Если же посчастливилось выбраться из горы — пока не поспишь ночь дома, нельзя никому рассказывать о том, что с тобой произошло. Но даже те, кто сумел вырваться из-под власти скрытого народца, всё равно до конца жизни несут на себе тайную печать, и неуютно им среди людей.
Так, рассказывают про одного старого священника, который вызволил свою взрослую дочь из плена скрытого народца. Ему пришлось звонить в колокола три четверга подряд. И вот в третий четверг собрал он людей и попросил их встать возле берега реки, взявшись за руки, подобно живой цепи, — и не пускать девушку к воде, когда она появится. Как только начал он звонить в колокола, со стороны леса и в самом деле показалась его дочь — обезумев, как дикий зверь, бежала она к реке, чтобы броситься в неё. Крепко сомкнули руки поселяне и спасли девушку. Но она так никогда и не смогла стать такой, как прежде.
Однако случалось и так, что люди сами уходили в царство скрытого народца, заводили там семьи и лишь иногда, по праздникам, возвращались, чтобы навестить родных.
Подчас вмешательство скрытого народца в жизнь людей оборачивалось несчастьем. Чтобы связать свой мир с человеческим более тесными узами, тюссы крали младенцев. Забудет мать положить в кроватку к новорожденному спасительные Библию, Псалтырь или сталь, да ещё оставит его ночью без присмотра, придёт скрытый народец и заберёт маленького, а взамен подкинет своего. Таких детей норвежцы называли подменышами.

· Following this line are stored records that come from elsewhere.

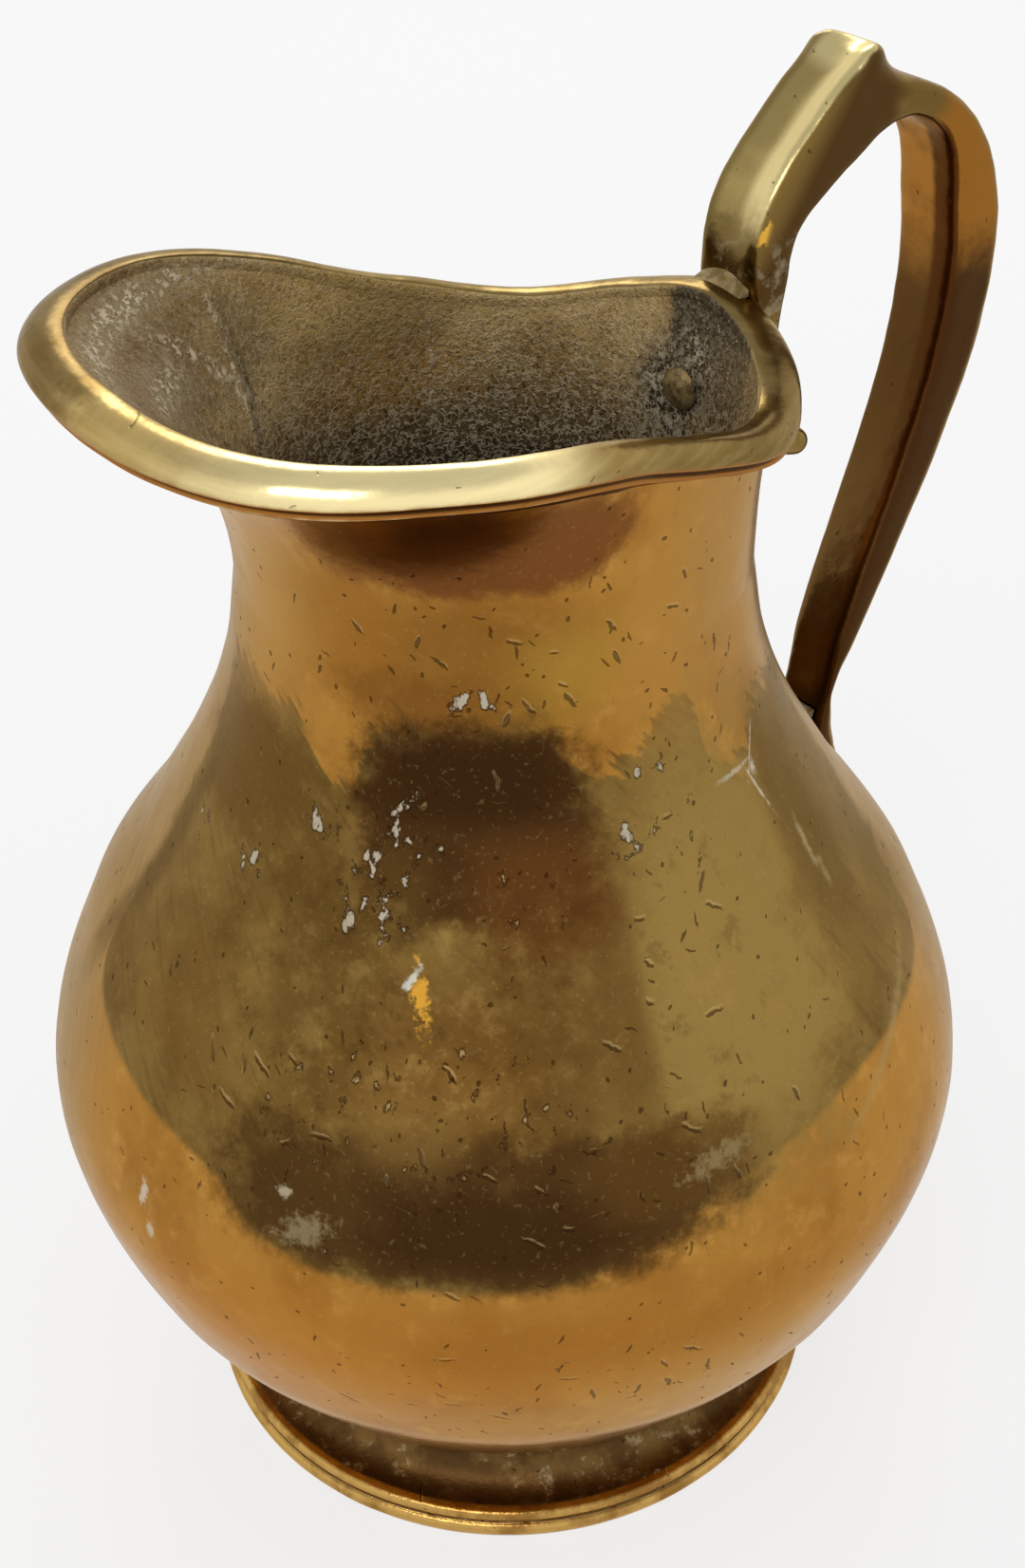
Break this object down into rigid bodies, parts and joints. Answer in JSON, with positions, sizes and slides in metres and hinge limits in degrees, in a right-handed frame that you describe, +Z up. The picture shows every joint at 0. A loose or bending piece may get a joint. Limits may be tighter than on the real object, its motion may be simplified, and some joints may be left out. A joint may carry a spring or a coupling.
{
  "type": "brass jug",
  "caption": "Pear-shaped cast brass jug with a flared pouring lip, banded rim, moulded foot ring and a riveted strap handle with a thumb rest.",
  "frame": {"origin": "on the surface that the jug stands on, under the middle of its whole length, 9 mm from the turning axis of the bowl towards the handle", "axes": "+Z up along the bowl's turning axis, +X towards the handle, -X towards the pouring lip"},
  "size_m": [0.138, 0.12, 0.1765],
  "materials": {
    "cast_brass": "worn polish over golden brown patina, small casting pits and scratches",
    "rim_brass": "polished on top by handling, dark in the groove under it",
    "foot_brass": "olive brown patina with a polished bead",
    "braze": "rough and tarnished",
    "disc_brass": "turned, dull and tarnished",
    "handle_brass": "polished crown, reddish brown on the inner faces",
    "rivet_brass": "tarnished, with pale crust round the head",
    "solder": "grey, rough hard solder"
  },
  "bodies": {
    "root": {"body_shell": "cast_brass", "rim_band": "rim_brass", "foot_ring": "foot_brass", "foot_braze": "braze", "base_disc": "disc_brass", "handle": "handle_brass", "upper_rivet": "rivet_brass", "lower_rivet": "rivet_brass", "root_solder": "solder", "lower_solder": "solder"}
  },
  "joints": []
}
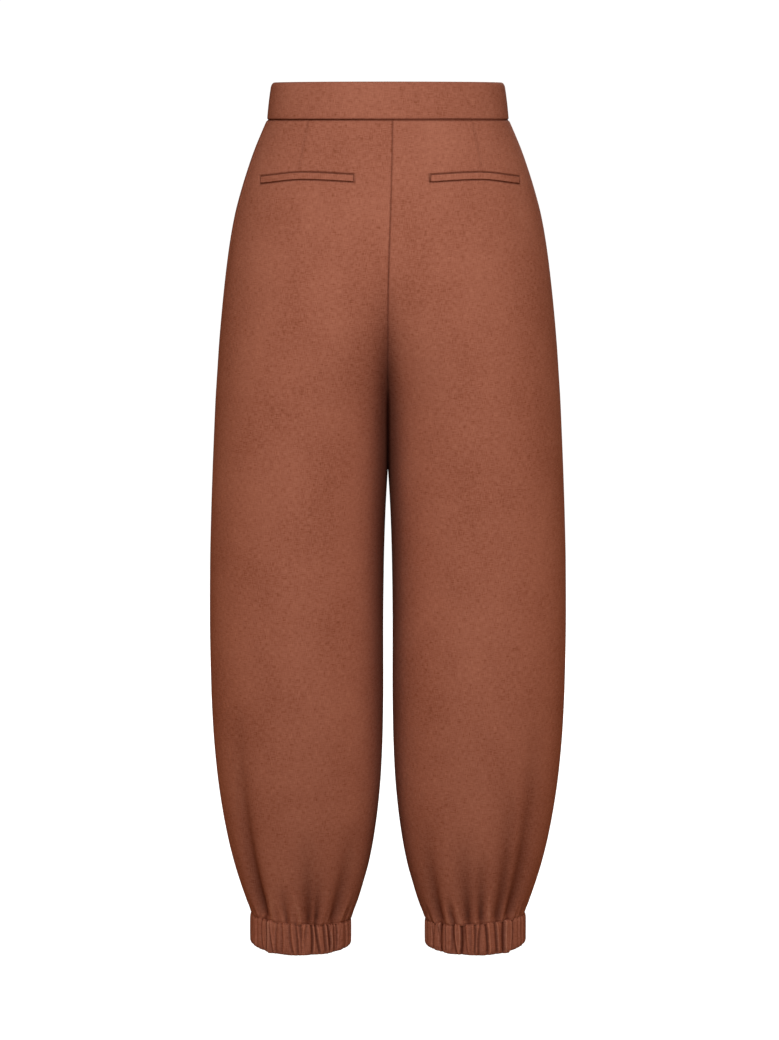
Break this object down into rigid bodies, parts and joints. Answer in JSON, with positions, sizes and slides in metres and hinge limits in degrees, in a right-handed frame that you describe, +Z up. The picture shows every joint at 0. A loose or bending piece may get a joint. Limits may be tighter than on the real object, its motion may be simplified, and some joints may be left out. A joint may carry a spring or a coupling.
{
  "type": "linen trousers",
  "caption": "High-waisted woven trousers with barrel legs gathered into elastic cuffs, welt back pockets and a lapped waistband, filled out as worn and hollow inside.",
  "frame": {"origin": "middle of the waist, half way up the waistband, where the wearer holds the trousers up", "axes": "+Z up, wearer's front towards -Y, wearer's left towards +X"},
  "size_m": [0.411, 0.2397, 1],
  "materials": {
    "linen": "matt plain-woven linen blend, heathered terracotta brown"
  },
  "bodies": {
    "root": {"waistband": "linen", "back_left": "linen", "back_right": "linen", "front_left": "linen", "front_right": "linen", "cuff_left": "linen", "cuff_right": "linen", "welt_left": "linen", "welt_right": "linen", "fly_lap": "linen"}
  },
  "joints": []
}
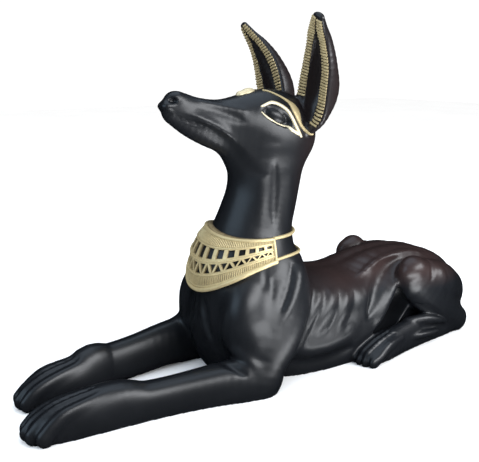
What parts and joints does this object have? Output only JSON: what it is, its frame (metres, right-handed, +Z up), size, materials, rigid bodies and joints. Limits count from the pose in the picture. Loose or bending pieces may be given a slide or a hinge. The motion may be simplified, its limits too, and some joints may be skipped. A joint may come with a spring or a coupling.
{
  "type": "recumbent jackal statue",
  "caption": "Life-size jackal statue lying with head raised and forelegs stretched out, with tall ears, openwork collar and circlet in relief",
  "frame": {"origin": "centre of the box's underside, on the ground", "axes": "+Z up, the animal looks along -Y, its left side is +X"},
  "size_m": [0.3196, 1.0636, 0.6849],
  "materials": {
    "black_paint": "satin black paint over cast resin",
    "gold_paint": "antique gold paint on the collar, circlet, eye rims and ear linings, dark in the hollows"
  },
  "bodies": {
    "root": {"jackal": "black_paint"}
  },
  "joints": []
}
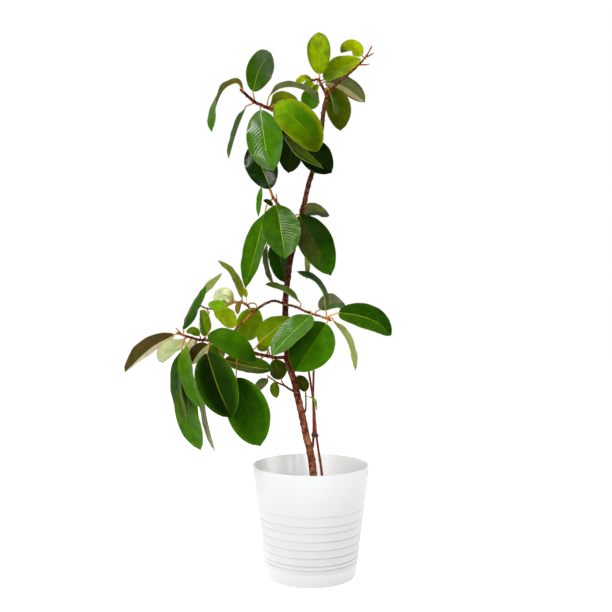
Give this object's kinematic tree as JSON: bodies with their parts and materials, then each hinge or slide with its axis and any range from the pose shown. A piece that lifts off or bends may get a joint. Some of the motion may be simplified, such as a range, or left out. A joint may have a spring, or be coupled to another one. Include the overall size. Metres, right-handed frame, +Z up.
{
  "type": "potted rubber plant",
  "caption": "Tall potted rubber plant: glossy oval leaves in sprays on a leaning trunk, standing in a tapered white pot with soft ribs round its lower half.",
  "frame": {"origin": "middle of the pot's flat base, on the floor", "axes": "+Z up, -Y towards the side that the picture shows, +X to the right seen from that side"},
  "size_m": [0.4854, 0.2337, 1.0346],
  "materials": {
    "pot_white": "satin white, smooth, with soft moulded ribs",
    "soil": "loose dark potting soil",
    "bark": "smooth reddish brown bark with ring scars, matt to satin",
    "leaf": "glossy leathery green upper face, paler matt underside, yellow midrib",
    "shoot": "glossy orange-brown young bark",
    "tie_black": "satin black strap"
  },
  "bodies": {
    "root": {"pot": "pot_white", "soil": "soil", "trunk": "bark", "leafy_stem_top_left": "leaf", "leafy_stem_top_right": "leaf", "leafy_stem_upper_left": "leaf", "leafy_stem_middle": "leaf", "leafy_stem_left": "leaf", "leafy_stem_right": "leaf", "leafy_stem_back_left": "leaf", "leafy_twig_low_left": "leaf", "leafy_twig_low_right": "leaf", "thin_shoot_soil": "shoot", "thin_shoot_trunk": "shoot", "tie": "tie_black"}
  },
  "joints": []
}
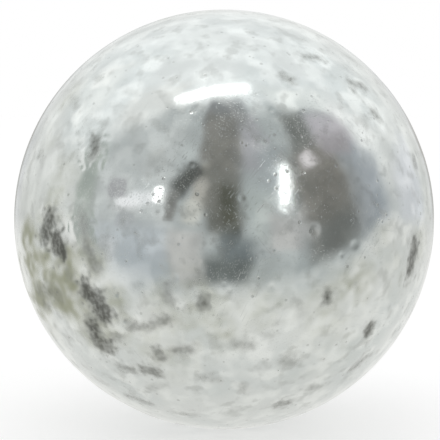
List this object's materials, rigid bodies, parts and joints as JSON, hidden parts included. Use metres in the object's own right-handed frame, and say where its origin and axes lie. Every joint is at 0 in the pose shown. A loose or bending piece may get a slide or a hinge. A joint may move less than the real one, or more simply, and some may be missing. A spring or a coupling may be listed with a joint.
{
  "type": "petanque boule",
  "caption": "Hollow steel petanque boule, smooth and bright: half-shells centred on each other by a stepped lip and joined by a weld ground flush.",
  "frame": {"origin": "centre of the ball, which is also the centre of the weld seam's circle", "axes": "+Z is square to the plane of the weld seam and points to the half-shell whose rim is bored out for the lip. X and Y lie in the seam's plane, and any direction there will do, because the ball is round about Z."},
  "size_m": [0.074, 0.074, 0.074],
  "materials": {
    "shell_steel": "polished and bright, with small dents and fine scratches from play",
    "weld_metal": "ground flush and polished with the shells"
  },
  "bodies": {
    "root": {"upper_half_shell": "shell_steel", "lower_half_shell": "shell_steel", "weld_seam": "weld_metal"}
  },
  "joints": []
}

Лежит подменыш в колыбели, уродливый, тощий, большеголовый, и только и делает, что ревёт, а подрастёт — говорить толком не умеет, только злится, мычит да камнями во всех швыряет.
Хочешь вернуть своего ребёнка назад, надо мучить подменыша и всячески над ним издеваться, — например, хлестать его три четверга подряд на куче мусора. Если его мать не сможет вынести того, как издеваются над её кровным чадом, она поменяет детей обратно, да ещё укорять будет: «Добрее я была с вашим ребёнком, чем вы с моим!»